I have a document with lines containing email addresses and IP addresses. I need to split the document in terms of email addresses and IP addresses to store each IP/email address or words in the file in an array.

Is there a way to use regex/String Tokenizer to find email/IP address to do this? I am aware of how regex/String Tokenizer can be used to separate words in a sentence line by line. Just not sure how to find email/IP addresses. Because the file may contain illegal characters like @ \ // which should not be included in the array.

For example my document contains:

You can contact test@test.com, the address is 192.168.1.1.

My array should contain:

You

can

contact

test@test.com

the

address

is

192.168.1.1

user100000001
  • 35
  • 1
  • 2
  • 8
  • Are you looking to tokenize the string and then run the regex against each token to find the subsequent matches? I think this is close to what you need: http://regexr.com/3gspa, creating a regex that will match all based on the RFC but I think this should work – Dan King Oct 04 '17 at 00:43
  • Yes, I'd like to tokenize the string. I had a problem because I couldn't use String Tokenizer to retrieve the tokens as the IP address and email address would be split into separate tokens because of the symbols they include.
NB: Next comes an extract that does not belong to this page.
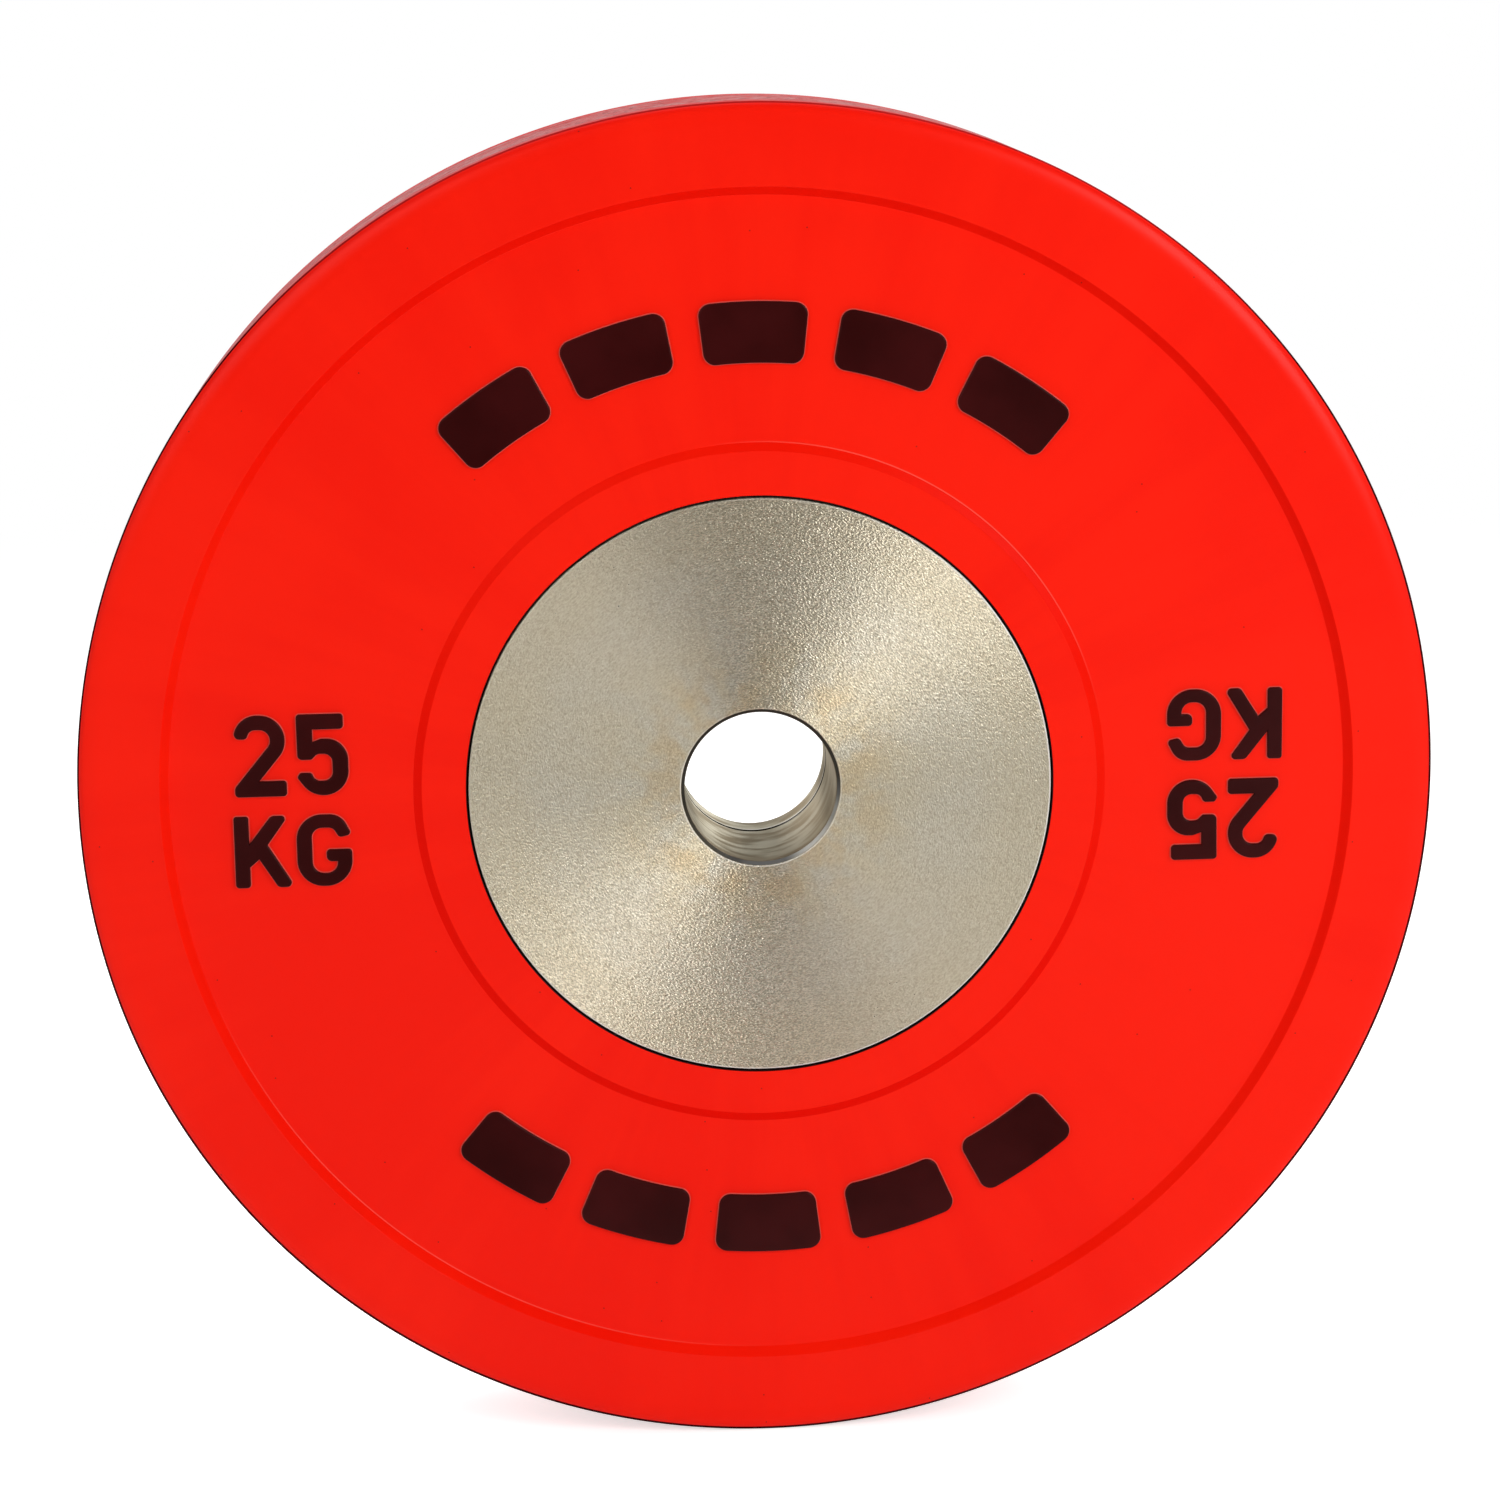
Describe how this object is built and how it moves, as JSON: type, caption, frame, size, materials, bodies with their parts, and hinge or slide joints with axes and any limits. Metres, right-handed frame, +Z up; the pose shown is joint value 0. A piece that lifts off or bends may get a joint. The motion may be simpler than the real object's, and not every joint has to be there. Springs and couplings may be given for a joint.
{
  "type": "weight plate",
  "caption": "Red rubber bumper weight plate for a barbell, with a bolted steel hub, a plain bore, raised rims and raised black weight marks on both faces.",
  "frame": {"origin": "centre of the plate: on the bore's axis, midway between the two faces", "axes": "the plate stands upright on its tread as pictured: +Y along the bore from the front face to the back face, +Z up, +X to the viewer's right"},
  "size_m": [0.45, 0.065, 0.45],
  "materials": {
    "body_rubber": "smooth moulded red rubber, satin",
    "mark_rubber": "smooth moulded black rubber, semi-gloss",
    "hub_steel": "turned face with fine circular tool marks",
    "core_steel": "plain dark steel, hidden in the rubber",
    "bolt_steel": "zinc-plated socket-head screw"
  },
  "bodies": {
    "root": {"rubber_body": "body_rubber", "core_ring": "core_steel", "front_hub_disc": "hub_steel", "back_hub_disc": "hub_steel", "hub_bolt_1": "bolt_steel", "hub_bolt_2": "bolt_steel", "hub_bolt_3": "bolt_steel", "hub_bolt_4": "bolt_steel", "hub_bolt_5": "bolt_steel", "hub_bolt_6": "bolt_steel", "front_left_digit_2": "mark_rubber", "front_left_digit_5": "mark_rubber", "front_left_letter_K": "mark_rubber", "front_left_letter_G": "mark_rubber", "front_right_digit_2": "mark_rubber", "front_right_digit_5": "mark_rubber", "front_right_letter_K": "mark_rubber", "front_right_letter_G": "mark_rubber", "front_top_dash_1": "mark_rubber", "front_top_dash_2": "mark_rubber", "front_top_dash_3": "mark_rubber", "front_top_dash_4": "mark_rubber", "front_top_dash_5": "mark_rubber", "front_bottom_dash_1": "mark_rubber", "front_bottom_dash_2": "mark_rubber", "front_bottom_dash_3": "mark_rubber", "front_bottom_dash_4": "mark_rubber", "front_bottom_dash_5": "mark_rubber", "back_left_digit_2": "mark_rubber", "back_left_digit_5": "mark_rubber", "back_left_letter_K": "mark_rubber", "back_left_letter_G": "mark_rubber", "back_right_digit_2": "mark_rubber", "back_right_digit_5": "mark_rubber", "back_right_letter_K": "mark_rubber", "back_right_letter_G": "mark_rubber", "back_top_dash_1": "mark_rubber", "back_top_dash_2": "mark_rubber", "back_top_dash_3": "mark_rubber", "back_top_dash_4": "mark_rubber", "back_top_dash_5": "mark_rubber", "back_bottom_dash_1": "mark_rubber", "back_bottom_dash_2": "mark_rubber", "back_bottom_dash_3": "mark_rubber", "back_bottom_dash_4": "mark_rubber", "back_bottom_dash_5": "mark_rubber"}
  },
  "joints": []
}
Thanks for your help! – user100000001 Oct 05 '17 at 22:39

2 Answers2

0

Here is a regexr with some examples and a regex that should work for you.

Regex is (the email portion is copied from here, I'm also not positive it copied and pasted correct.):

(([^<>()\[\]\.,;:\s@\"]+(\.[^<>()\[\]\.,;:\s@\"]+)*)|(\".+\"))@(([^<>()[\]\.,;:\s@\"]+\.)+[^<>()[\]\.,;:\s@\"]{2,})|\d{1,3}\.\d{1,3}\.\d{1,3}\.\d{1,3}
Dan King
  • 1,080
  • 1
  • 11
  • 28
0

The regex for email address is:

[\w!#$%&'*+/=?^_`{|}~-]+(?:\.[\w!#$%&'*+/=?^_`{|}~-]+)*@(?:[\w](?:[\w-]*[\w])?\.)+[\w](?:[\w-]*[\w])?
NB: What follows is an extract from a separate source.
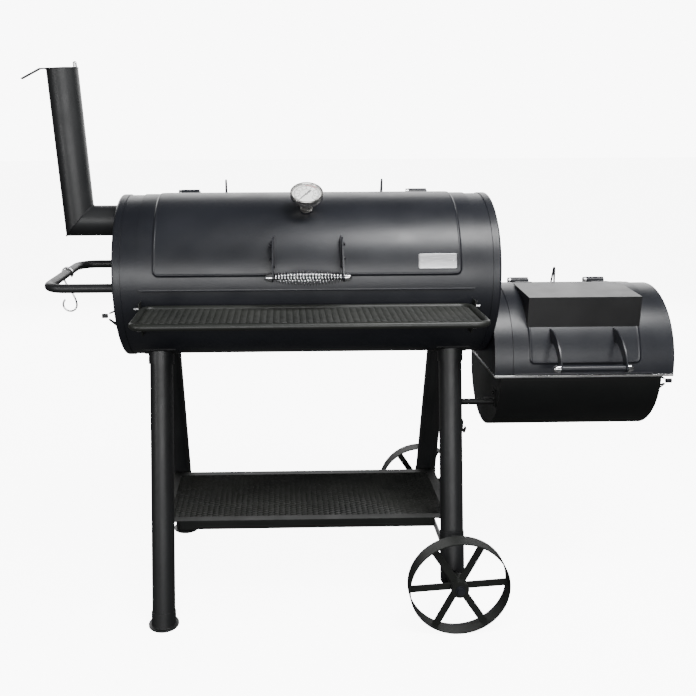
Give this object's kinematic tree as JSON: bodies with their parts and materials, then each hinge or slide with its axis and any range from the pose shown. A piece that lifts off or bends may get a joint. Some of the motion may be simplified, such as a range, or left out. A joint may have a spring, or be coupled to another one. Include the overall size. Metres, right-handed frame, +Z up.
{
  "type": "offset smoker",
  "caption": "Free-standing steel offset smoker: barrel chamber with hinged lid, side firebox, leaning chimney, front and bottom mesh shelves, splayed legs and two wheels.",
  "frame": {"origin": "On the ground under the middle of the whole smoker: centre of the bounding box in X and Y, resting surface at z = 0.", "axes": "+Z up; +X along the barrel from the chimney end to the firebox end; the front with the lid handles and the front shelf looks along -Y."},
  "size_m": [1.6468, 0.7464, 1.3939],
  "materials": {
    "black_steel": "satin",
    "badge": "satin",
    "bare_steel": "satin",
    "stainless": "gloss",
    "chrome": "gloss",
    "zinc": "satin",
    "dial_white": "matte",
    "needle_black": "matte",
    "lens": "gloss",
    "grate_iron": "matte"
  },
  "bodies": {
    "frame": {"axle": "black_steel", "axle_sockets": "black_steel", "barrel_cap_left": "black_steel", "barrel_cap_right": "black_steel", "barrel_lower_shell": "black_steel", "barrel_upper_shell": "black_steel", "bottom_shelf_bars": "black_steel", "bottom_shelf_brackets": "black_steel", "bottom_shelf_frame": "black_steel", "bottom_shelf_mesh": "black_steel", "charcoal_grate": "grate_iron", "chimney_cap_bolt": "zinc", "chimney_elbow": "black_steel", "chimney_pipe": "black_steel", "cooking_grates": "grate_iron", "firebox_bowl": "black_steel", "firebox_grate": "grate_iron", "firebox_housing": "black_steel", "firebox_ledge": "bare_steel", "firebox_strut": "black_steel", "fixed_hinge_leaves": "black_steel", "front_shelf_bolts": "zinc", "front_shelf_brackets": "black_steel", "front_shelf_frame": "black_steel", "front_shelf_mesh": "black_steel", "grate_rests": "black_steel", "hinge_pins": "zinc", "leg_feet": "black_steel", "leg_front_left": "black_steel", "leg_front_right": "black_steel", "leg_hook": "black_steel", "leg_rear_left": "black_steel", "leg_rear_right": "black_steel", "leg_saddles": "black_steel", "lid_stops": "black_steel", "push_handle": "black_steel"},
    "barrel_lid": {"lid_shell": "black_steel", "lid_hinge_leaves": "black_steel", "lid_handle_brackets": "black_steel", "lid_handle_arms": "black_steel", "lid_handle_rod": "black_steel", "lid_handle_nuts": "chrome", "lid_handle_coil": "chrome", "thermometer_case": "stainless", "thermometer_dial": "dial_white", "thermometer_lens": "lens", "badge_plate": "badge"},
    "firebox_lid": {"firebox_lid": "black_steel", "firebox_lid_leaves": "black_steel", "firebox_hood": "black_steel", "firebox_handle_arms": "black_steel", "firebox_handle_grip": "black_steel", "firebox_handle_nuts": "chrome"},
    "chimney_cap": {"chimney_cap": "black_steel"},
    "vent_left": {"vent_left": "black_steel"},
    "vent_right": {"vent_right": "black_steel"},
    "s_hook": {"s_hook": "chrome"},
    "needle": {"thermometer_needle": "needle_black"},
    "wheel_front": {"wheel_front": "black_steel"},
    "wheel_rear": {"wheel_rear": "black_steel"}
  },
  "joints": [
    {"name": "barrel_lid_hinge", "type": "hinge", "parent": "frame", "child": "barrel_lid", "pos_m": [-0.13157, 0.0948, 1.07142], "axis": [-1, 0, 0], "range_deg": [0, 123]},
    {"name": "firebox_lid_hinge", "type": "hinge", "parent": "frame", "child": "firebox_lid", "pos_m": [0.55443, 0.0948, 0.83184], "axis": [-1, 0, 0], "range_deg": [0, 122.5]},
    {"name": "chimney_cap_swing", "type": "hinge", "parent": "frame", "child": "chimney_cap", "pos_m": [-0.69125, 0.0348, 1.37655], "axis": [-0.0436, 0, 0.999], "continuous": true},
    {"name": "vent_left_turn", "type": "hinge", "parent": "frame", "child": "vent_left", "pos_m": [-0.59517, -0.0302, 0.772], "axis": [-1, 0, 0], "range_deg": [-60, 60]},
    {"name": "vent_right_turn", "type": "hinge", "parent": "frame", "child": "vent_right", "pos_m": [0.76543, -0.0632, 0.592], "axis": [1, 0, 0], "range_deg": [-60, 60]},
    {"name": "s_hook_swing", "type": "hinge", "parent": "frame", "child": "s_hook", "pos_m": [-0.76057, 0.0748, 0.866], "axis": [0, 1, 0], "range_deg": [-60, 60]},
    {"name": "needle_turn", "type": "hinge", "parent": "barrel_lid", "child": "needle", "pos_m": [-0.13157, -0.10643, 1.08347], "axis": [0, 0.5446, -0.8387], "range_deg": [0, 280]},
    {"name": "wheel_front_spin", "type": "hinge", "parent": "frame", "child": "wheel_front", "pos_m": [0.24243, -0.2692, 0.126], "axis": [0, 1, 0], "continuous": true},
    {"name": "wheel_rear_spin", "type": "hinge", "parent": "frame", "child": "wheel_rear", "pos_m": [0.24243, 0.3388, 0.126], "axis": [0, 1, 0], "continuous": true}
  ]
}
And the regex for IP address is:

((?:(?:25[0-5]|2[0-4]\d|((1\d{2})|([1-9]?\d)))\.){3}(?:25[0-5]|2[0-4]\d|((1\d{2})|([1-9]?\d))))

In my opinion, you can use java.util.regex.Matcher and call method matcher.group(0) like:

 Pattern p = Pattern.compile("<your regex here>");
 Matcher m = p.matcher(str);
 List<String> strs = new ArrayList<>();
 while (m.find())
     strs.add(m.group(0));

These may works fine, but I'm not test yet.

Ray Eldath
  • 375
  • 3
  • 13